A perfeição da democracia
Noutro dia conversei com uma pessoa que me dizia: “a democracia é imperfeita” porque “as pessoas votam de acordo com os seus interesses e não de acordo com os seus ideais”.
Ouvi e concordei com a naturalidade do argumento. É verdade que uma boa parte da população vota de acordo com os seus interesses: basta atentar para o que se passa a nível local, onde as eleições autárquicas são as mais concorridas, e ver o que os candidatos vencedores oferecem e como o pagam, findadas as eleições. Sabemos disso.
Sabemos que os ideais ficaram fora de moda. Conhecemos a energúmena sentença “são todos iguais”, quando na verdade o “todos” significa “eu”. Conhecemos esta inércia e esta acomodação ao sistema, de como as coisas se processam. Acreditamos que isto é o melhor que podemos ter e que não vale a pena sequer imaginar outra organização que possa ser mais equilibrada. Para muitos atingimos o estádio final de evolução da humanidade.
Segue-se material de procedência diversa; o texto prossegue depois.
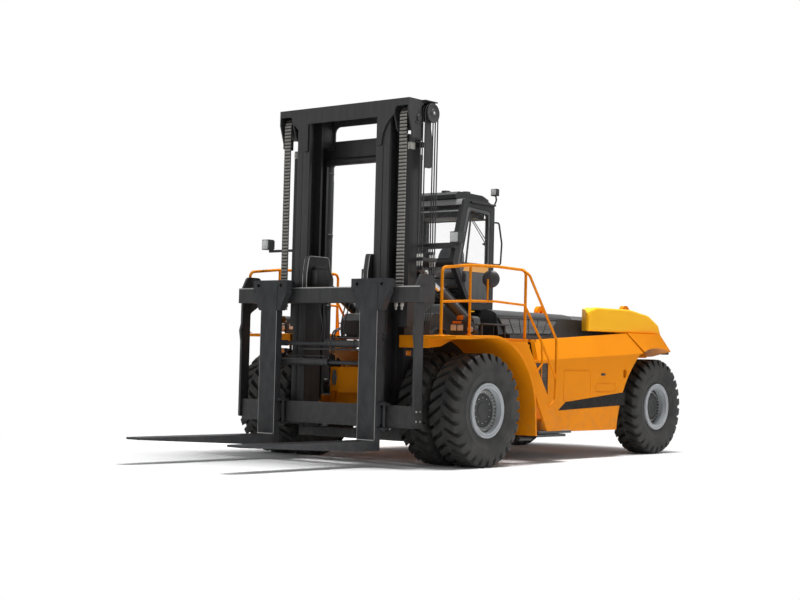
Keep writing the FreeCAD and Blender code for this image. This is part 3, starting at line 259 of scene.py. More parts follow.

Sabemos de tudo isto e tudo isto faz soar com verdade e assertividade a conclusão “a democracia é imperfeita”, porque foi através dela que aqui chegámos.
Mas alguma coisa me fez matutar sobre a frase e sobre o argumento durante a viagem de volta. Alguma coisa não batia certo. Como é que um sistema em que todos têm igual voz, em que todos os votos valem o mesmo e em que, à partida, por muita pressão que possa haver, cada um pode efetuar a sua escolha de forma anónima, como é que um sistema assim poderá ser algo menos que perfeito?!
Então pensei: é na imperfeição da democracia que, precisamente, radica a sua perfeição. Quem somos nós, afinal, para opinarmos sobre a tomada de decisão de cada um? E se os interesses particulares dessas pessoas coincidirem precisamente com os seus ideais? E se os seus ideais forem precisamente a salvaguarda do seu interesse particular? Quem somos nós para o julgar menos digno?!
Claro que, nesta breve análise, excluo a influência da educação e da cultura na tomada de decisão, instrumentos fundamentais para se poder ver um pouco mais além do que o próprio umbigo. Mas ainda assim a natureza perfeita da democracia é indiscutível: cada pessoa escolhe o que considera ser o melhor e não existe um outro sistema capaz de igual façanha. A democracia é, com toda a razão, o regime político em que o governo é escolhido à imagem e semelhança do povo que o elegeu.